* Begin *
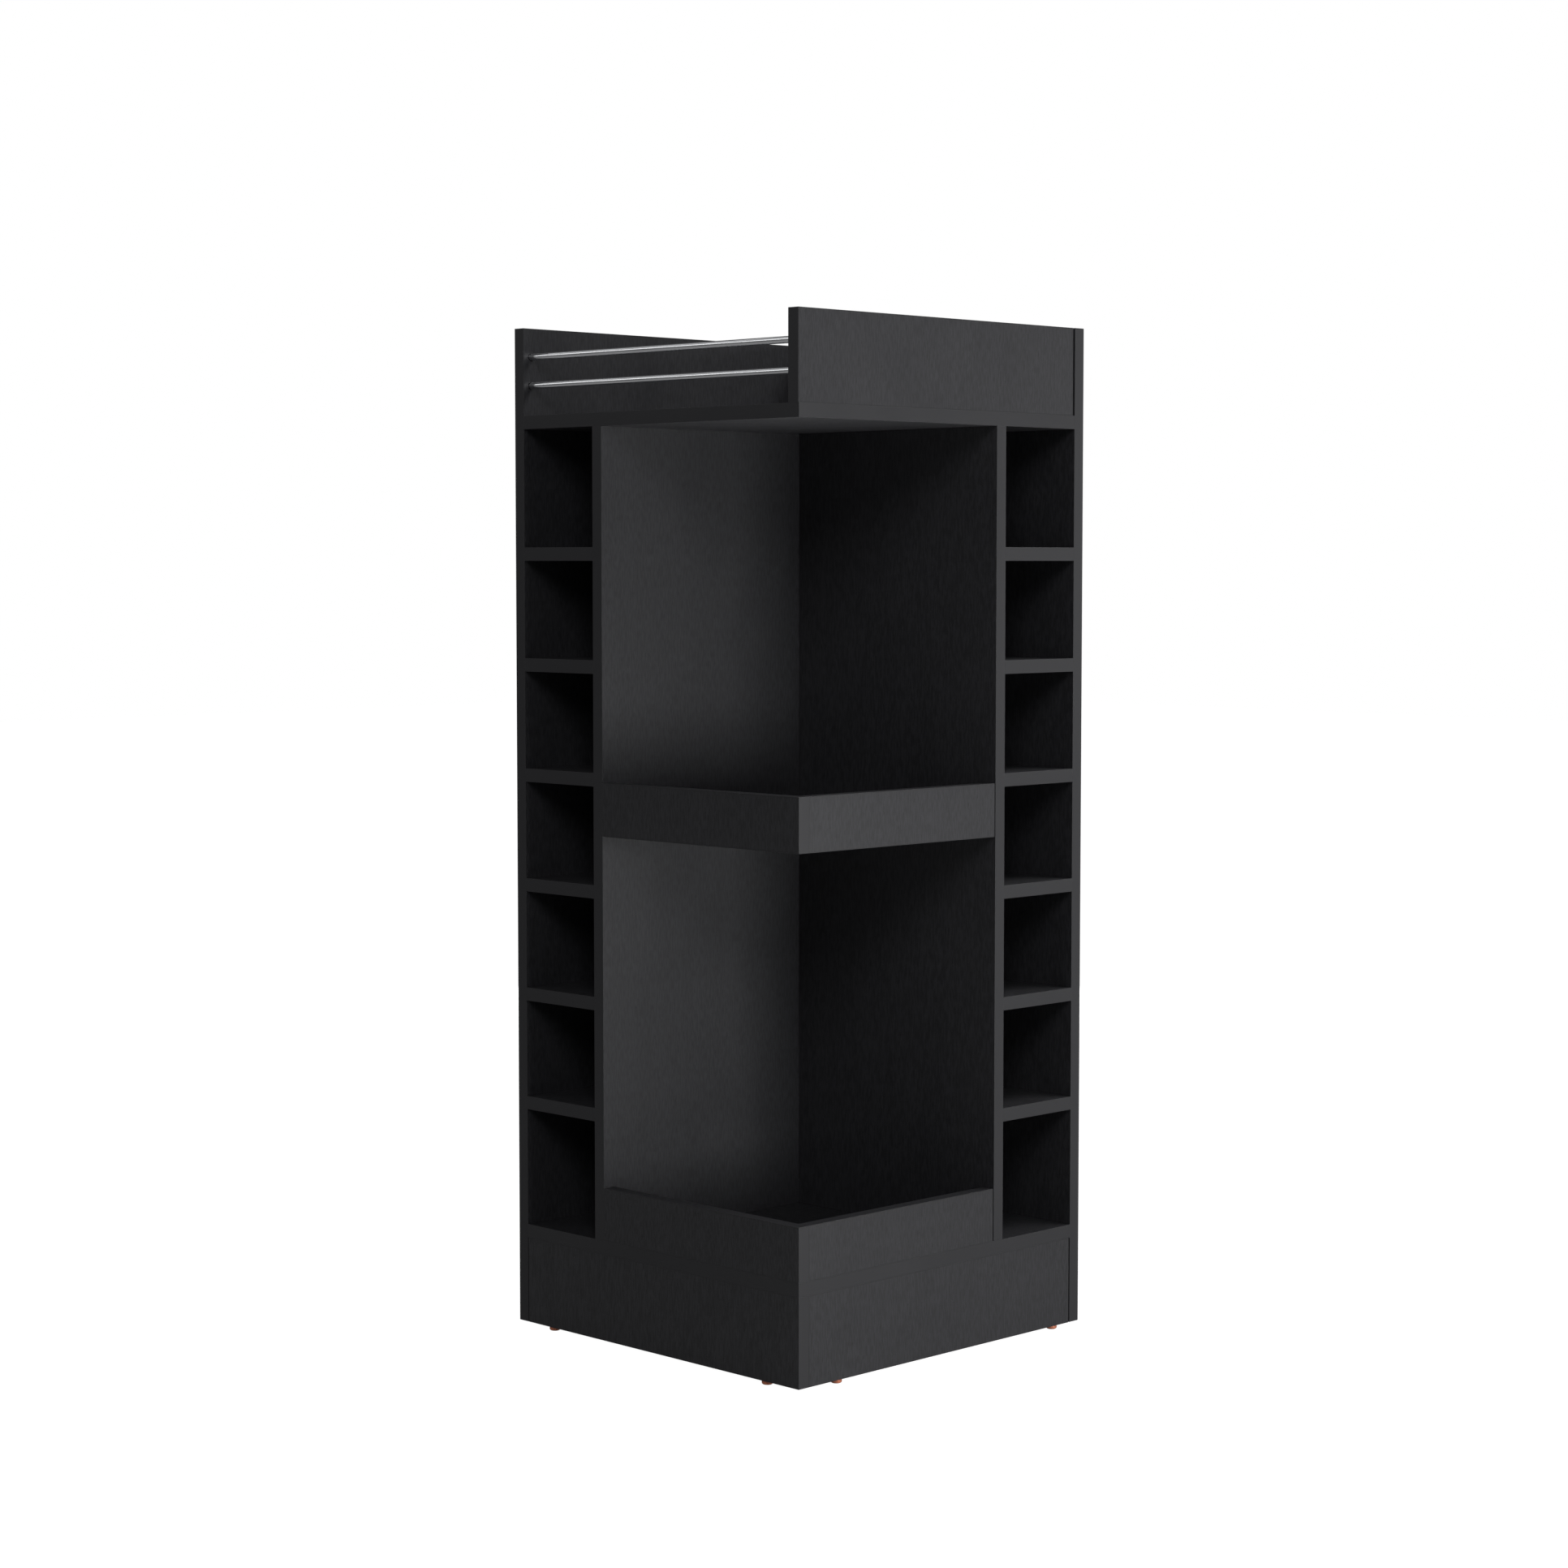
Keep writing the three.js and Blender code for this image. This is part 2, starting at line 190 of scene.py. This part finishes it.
# Strips that hang parallel to the rails and face them, in the same terms.
RAIL_STRIPS = {
    "strip_front": (-51, 4.2, 2.6, (2.8, 1.2), 11.5),
    "strip_top": (-73, 3.45, 4.2, (2.8, 2.0), 7.0),
}
# A small card in the recess, in the same terms. It faces up and lights the top board alone.
RECESS_CARD = (45, 0.23, 0.75, (0.2, 0.2), 0.75)
AIM_HEIGHT = 0.6
AMBIENT = 0.08
AMBIENT_TINT = (0.975, 0.975, 1.0, 1.0)
WHITE = (1.0, 1.0, 1.0, 1.0)
FLOOR_REACH = 14.0  # from the middle to each side
FLOOR_ALBEDO = 0.3
FLOOR_GLOW = 0.082  # the light that the floor gives off
FLOOR_WHITE = 0.99  # what the camera sees of the floor before any light falls on it
OPEN_SIDE_INSET = 0.03  # the floor is dark from this far inside the object's open sides
CLOSED_SIDE_INSET = 0.014  # and from this far inside its closed sides
SHADE_BLUR = 2 * MM  # how softly the dark part ends


def compass(azimuth):
    """The level unit vector that points from the object to a camera or light at that azimuth."""
    angle = math.radians(azimuth)
    return Vector((math.sin(angle), -math.cos(angle), 0.0))


def make_camera():
    data = bpy.data.cameras.new("camera")
    data.lens = CAMERA_LENS
    data.sensor_width = CAMERA_SENSOR
    data.clip_end = CAMERA_REACH
    camera = bpy.data.objects.new("camera", data)
    bpy.context.scene.collection.objects.link(camera)
    camera.location = compass(CAMERA_AZIMUTH) * CAMERA_DISTANCE + Vector((0, 0, CAMERA_HEIGHT))
    level = -compass(CAMERA_AZIMUTH + CAMERA_PAN)
    tilt = math.radians(CAMERA_TILT)
    forward = level * math.cos(tilt) + Vector((0, 0, -math.sin(tilt)))
    camera.rotation_mode = "QUATERNION"
    camera.rotation_quaternion = forward.to_track_quat("-Z", "Y")
    bpy.context.scene.camera = camera


def make_light(name, place, aim):
    azimuth, distance, height, size, power = place
    data = bpy.data.lights.new(name, "AREA")
    data.shape = "RECTANGLE"
    data.size, data.size_y = size
    data.energy = power
    light = bpy.data.objects.new(name, data)
    bpy.context.scene.collection.objects.link(light)
    light.location = compass(azimuth) * distance + Vector((0, 0, height))
    light.rotation_mode = "QUATERNION"
    light.rotation_quaternion = (aim - light.location).to_track_quat("-Z", "Y")
    light.visible_camera = False
    return light


def make_studio_lights():
    for name, place in SOFTBOXES.items():
        make_light(name, place, Vector((0, 0, AIM_HEIGHT)))
    rail_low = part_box("rail_upper")[0]
    for name, place in RAIL_STRIPS.items():
        azimuth, distance = place[:2]
        abreast = (compass(azimuth) * distance).x
        make_light(name, place, Vector((abreast, rail_low.y, rail_low.z)))
    azimuth, distance = RECESS_CARD[:2]
    overhead = compass(azimuth) * distance + Vector((0, 0, CAD_HIGH.z))
    card = make_light("recess_card", RECESS_CARD, overhead)
    lit = bpy.data.collections.new("lit_by_recess_card")
    lit.objects.link(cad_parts["top_board"])
    card.light_linking.receiver_collection = lit


def make_world():
    """White behind the object, and a dimmer, even light on it."""
    world = bpy.data.worlds.new("studio")
    bpy.context.scene.world = world
    world.use_nodes = True
    nodes, links = world.node_tree.nodes, world.node_tree.links
    nodes.clear()
    output = nodes.new("ShaderNodeOutputWorld")
    mix = nodes.new("ShaderNodeMixShader")
    ambient = nodes.new("ShaderNodeBackground")
    backdrop = nodes.new("ShaderNodeBackground")
    path = nodes.new("ShaderNodeLightPath")
    ambient.inputs["Color"].default_value = AMBIENT_TINT
    ambient.inputs["Strength"].default_value = AMBIENT
    backdrop.inputs["Color"].default_value = WHITE
    backdrop.inputs["Strength"].default_value = 1.0
    links.new(path.outputs["Is Camera Ray"], mix.inputs[0])
    links.new(ambient.outputs[0], mix.inputs[1])
    links.new(backdrop.outputs[0], mix.inputs[2])
    links.new(mix.outputs[0], output.inputs[0])


def make_floor():
    """White to the camera, but dark under the object, where no light would reach."""
    mesh = bpy.data.meshes.new("floor")
    signs = [(-1, -1), (1, -1), (1, 1), (-1, 1)]
    corners = [(FLOOR_REACH * x, FLOOR_REACH * y, 0) for x, y in signs]
    mesh.from_pydata(corners, [], [(0, 1, 2, 3)])
    floor = bpy.data.objects.new("floor", mesh)
    bpy.context.scene.collection.objects.link(floor)
    paint = Paint("floor_white")
    point = paint.split(paint.place())
    shade_low = Vector((CAD_LOW.x + CLOSED_SIDE_INSET, CAD_LOW.y + OPEN_SIDE_INSET))
    shade_high = Vector((CAD_HIGH.x - OPEN_SIDE_INSET, CAD_HIGH.y - CLOSED_SIDE_INSET))
    middle = (shade_low + shade_high) / 2
    across = paint.math("ABSOLUTE", paint.math("SUBTRACT", point[0], middle.x))
    along = paint.math("ABSOLUTE", paint.math("SUBTRACT", point[1], middle.y))
    off_middle = paint.math("MAXIMUM", across, along)
    shade_edge = shade_high.x - middle.x
    white = paint.ramp(off_middle, shade_edge - SHADE_BLUR, shade_edge, 0.0, FLOOR_WHITE)
    seen = paint.node("ShaderNodeLightPath").outputs["Is Camera Ray"]
    paint.set("Base Color", (FLOOR_ALBEDO, FLOOR_ALBEDO, FLOOR_ALBEDO, 1.0))
    paint.set("Roughness", 1.0)
    paint.set("Specular IOR Level", 0.0)
    paint.set("Emission Color", WHITE)
    paint.set("Emission Strength", paint.blend(seen, FLOOR_GLOW, white))
    mesh.materials.append(paint.material)


# ---------------------------------------------------------------- black board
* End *
- [REQUIRED WORK] Write the listing out again, exactly as shown above.

- [WRITTEN ANSWER]
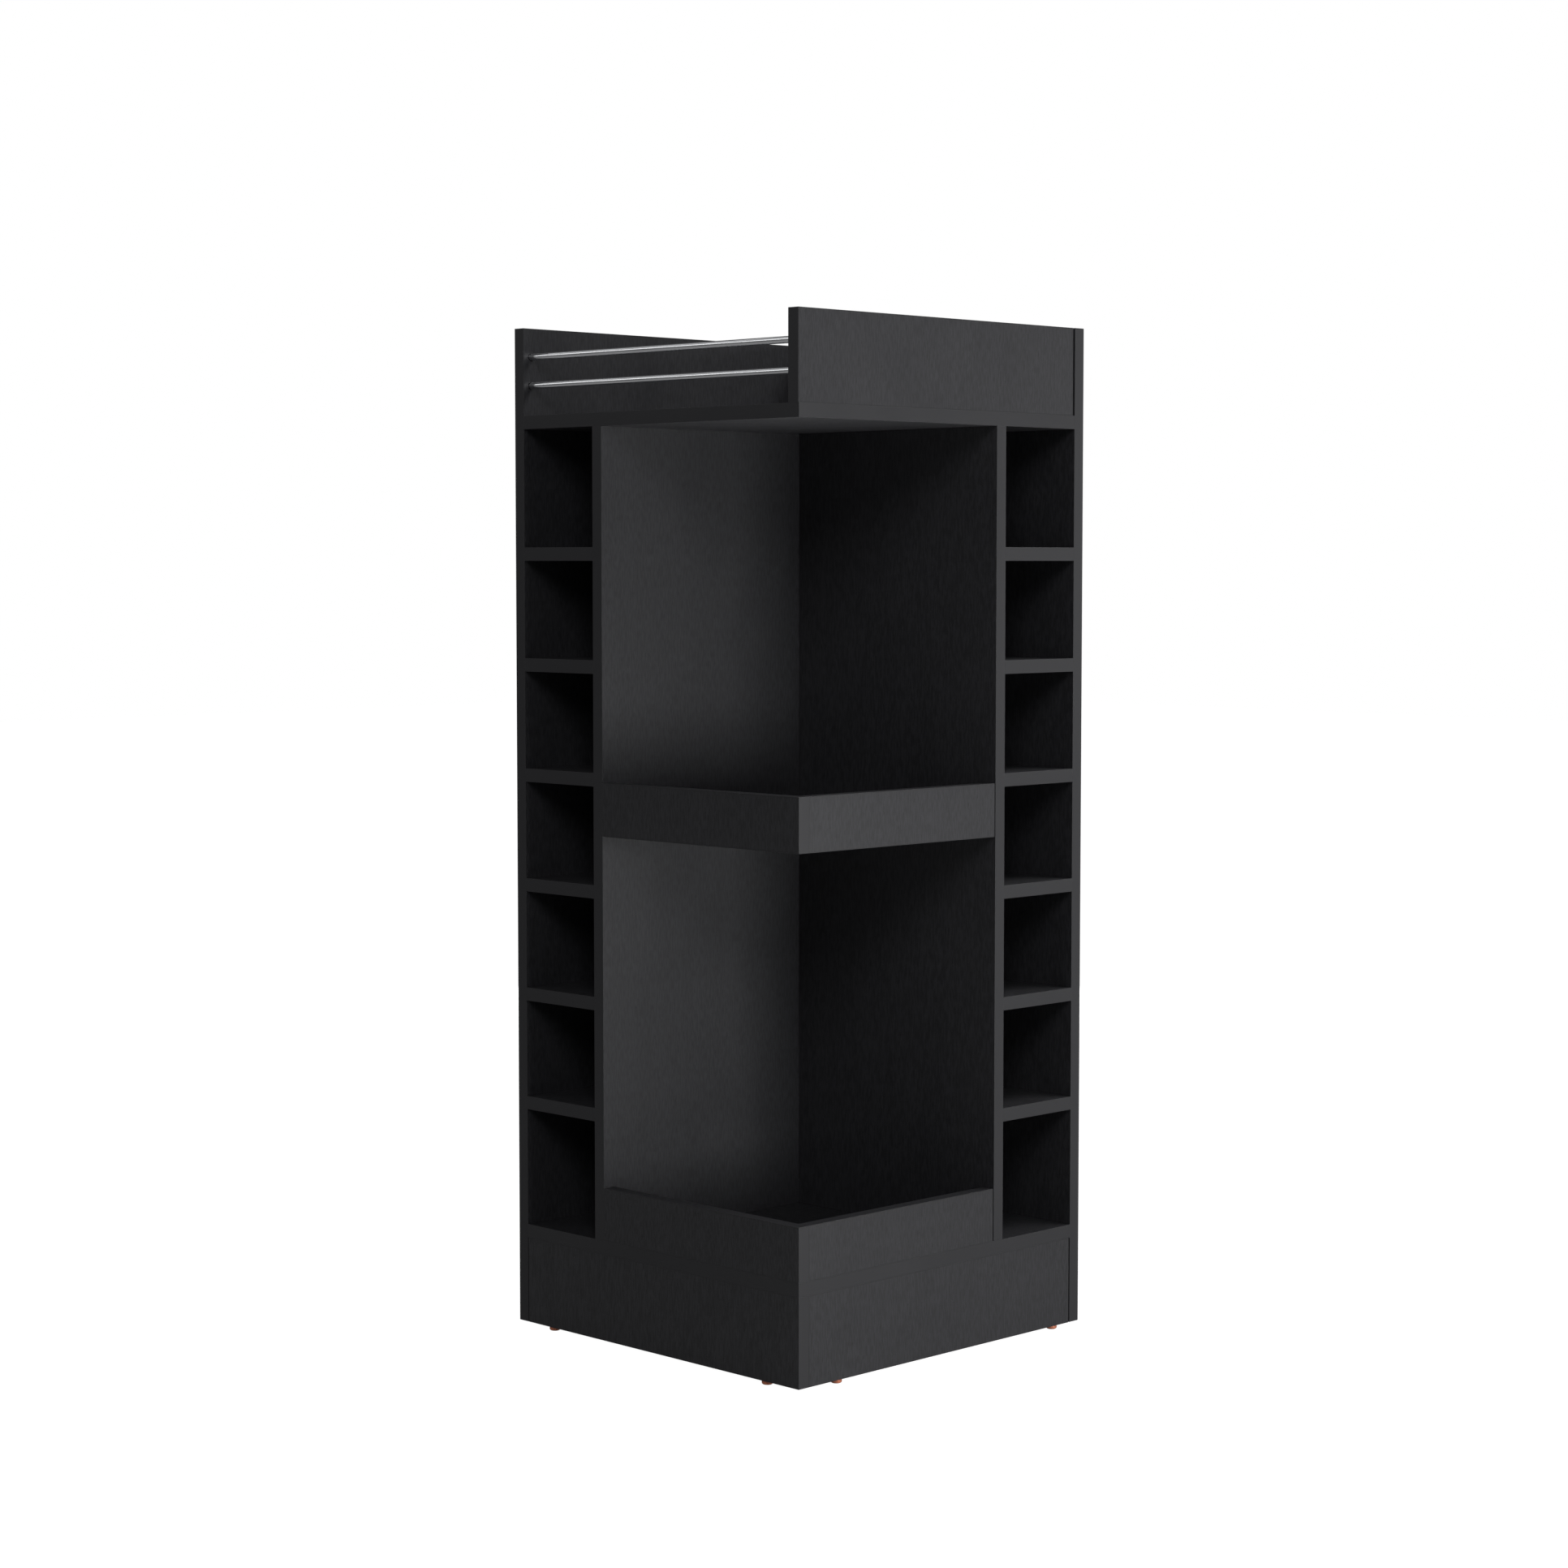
Keep writing the three.js and Blender code for this image. This is part 2, starting at line 190 of scene.py. This part finishes it.
# Strips that hang parallel to the rails and face them, in the same terms.
RAIL_STRIPS = {
    "strip_front": (-51, 4.2, 2.6, (2.8, 1.2), 11.5),
    "strip_top": (-73, 3.45, 4.2, (2.8, 2.0), 7.0),
}
# A small card in the recess, in the same terms. It faces up and lights the top board alone.
RECESS_CARD = (45, 0.23, 0.75, (0.2, 0.2), 0.75)
AIM_HEIGHT = 0.6
AMBIENT = 0.08
AMBIENT_TINT = (0.975, 0.975, 1.0, 1.0)
WHITE = (1.0, 1.0, 1.0, 1.0)
FLOOR_REACH = 14.0  # from the middle to each side
FLOOR_ALBEDO = 0.3
FLOOR_GLOW = 0.082  # the light that the floor gives off
FLOOR_WHITE = 0.99  # what the camera sees of the floor before any light falls on it
OPEN_SIDE_INSET = 0.03  # the floor is dark from this far inside the object's open sides
CLOSED_SIDE_INSET = 0.014  # and from this far inside its closed sides
SHADE_BLUR = 2 * MM  # how softly the dark part ends


def compass(azimuth):
    """The level unit vector that points from the object to a camera or light at that azimuth."""
    angle = math.radians(azimuth)
    return Vector((math.sin(angle), -math.cos(angle), 0.0))


def make_camera():
    data = bpy.data.cameras.new("camera")
    data.lens = CAMERA_LENS
    data.sensor_width = CAMERA_SENSOR
    data.clip_end = CAMERA_REACH
    camera = bpy.data.objects.new("camera", data)
    bpy.context.scene.collection.objects.link(camera)
    camera.location = compass(CAMERA_AZIMUTH) * CAMERA_DISTANCE + Vector((0, 0, CAMERA_HEIGHT))
    level = -compass(CAMERA_AZIMUTH + CAMERA_PAN)
    tilt = math.radians(CAMERA_TILT)
    forward = level * math.cos(tilt) + Vector((0, 0, -math.sin(tilt)))
    camera.rotation_mode = "QUATERNION"
    camera.rotation_quaternion = forward.to_track_quat("-Z", "Y")
    bpy.context.scene.camera = camera


def make_light(name, place, aim):
    azimuth, distance, height, size, power = place
    data = bpy.data.lights.new(name, "AREA")
    data.shape = "RECTANGLE"
    data.size, data.size_y = size
    data.energy = power
    light = bpy.data.objects.new(name, data)
    bpy.context.scene.collection.objects.link(light)
    light.location = compass(azimuth) * distance + Vector((0, 0, height))
    light.rotation_mode = "QUATERNION"
    light.rotation_quaternion = (aim - light.location).to_track_quat("-Z", "Y")
    light.visible_camera = False
    return light


def make_studio_lights():
    for name, place in SOFTBOXES.items():
        make_light(name, place, Vector((0, 0, AIM_HEIGHT)))
    rail_low = part_box("rail_upper")[0]
    for name, place in RAIL_STRIPS.items():
        azimuth, distance = place[:2]
        abreast = (compass(azimuth) * distance).x
        make_light(name, place, Vector((abreast, rail_low.y, rail_low.z)))
    azimuth, distance = RECESS_CARD[:2]
    overhead = compass(azimuth) * distance + Vector((0, 0, CAD_HIGH.z))
    card = make_light("recess_card", RECESS_CARD, overhead)
    lit = bpy.data.collections.new("lit_by_recess_card")
    lit.objects.link(cad_parts["top_board"])
    card.light_linking.receiver_collection = lit


def make_world():
    """White behind the object, and a dimmer, even light on it."""
    world = bpy.data.worlds.new("studio")
    bpy.context.scene.world = world
    world.use_nodes = True
    nodes, links = world.node_tree.nodes, world.node_tree.links
    nodes.clear()
    output = nodes.new("ShaderNodeOutputWorld")
    mix = nodes.new("ShaderNodeMixShader")
    ambient = nodes.new("ShaderNodeBackground")
    backdrop = nodes.new("ShaderNodeBackground")
    path = nodes.new("ShaderNodeLightPath")
    ambient.inputs["Color"].default_value = AMBIENT_TINT
    ambient.inputs["Strength"].default_value = AMBIENT
    backdrop.inputs["Color"].default_value = WHITE
    backdrop.inputs["Strength"].default_value = 1.0
    links.new(path.outputs["Is Camera Ray"], mix.inputs[0])
    links.new(ambient.outputs[0], mix.inputs[1])
    links.new(backdrop.outputs[0], mix.inputs[2])
    links.new(mix.outputs[0], output.inputs[0])


def make_floor():
    """White to the camera, but dark under the object, where no light would reach."""
    mesh = bpy.data.meshes.new("floor")
    signs = [(-1, -1), (1, -1), (1, 1), (-1, 1)]
    corners = [(FLOOR_REACH * x, FLOOR_REACH * y, 0) for x, y in signs]
    mesh.from_pydata(corners, [], [(0, 1, 2, 3)])
    floor = bpy.data.objects.new("floor", mesh)
    bpy.context.scene.collection.objects.link(floor)
    paint = Paint("floor_white")
    point = paint.split(paint.place())
    shade_low = Vector((CAD_LOW.x + CLOSED_SIDE_INSET, CAD_LOW.y + OPEN_SIDE_INSET))
    shade_high = Vector((CAD_HIGH.x - OPEN_SIDE_INSET, CAD_HIGH.y - CLOSED_SIDE_INSET))
    middle = (shade_low + shade_high) / 2
    across = paint.math("ABSOLUTE", paint.math("SUBTRACT", point[0], middle.x))
    along = paint.math("ABSOLUTE", paint.math("SUBTRACT", point[1], middle.y))
    off_middle = paint.math("MAXIMUM", across, along)
    shade_edge = shade_high.x - middle.x
    white = paint.ramp(off_middle, shade_edge - SHADE_BLUR, shade_edge, 0.0, FLOOR_WHITE)
    seen = paint.node("ShaderNodeLightPath").outputs["Is Camera Ray"]
    paint.set("Base Color", (FLOOR_ALBEDO, FLOOR_ALBEDO, FLOOR_ALBEDO, 1.0))
    paint.set("Roughness", 1.0)
    paint.set("Specular IOR Level", 0.0)
    paint.set("Emission Color", WHITE)
    paint.set("Emission Strength", paint.blend(seen, FLOOR_GLOW, white))
    mesh.materials.append(paint.material)


# ---------------------------------------------------------------- black board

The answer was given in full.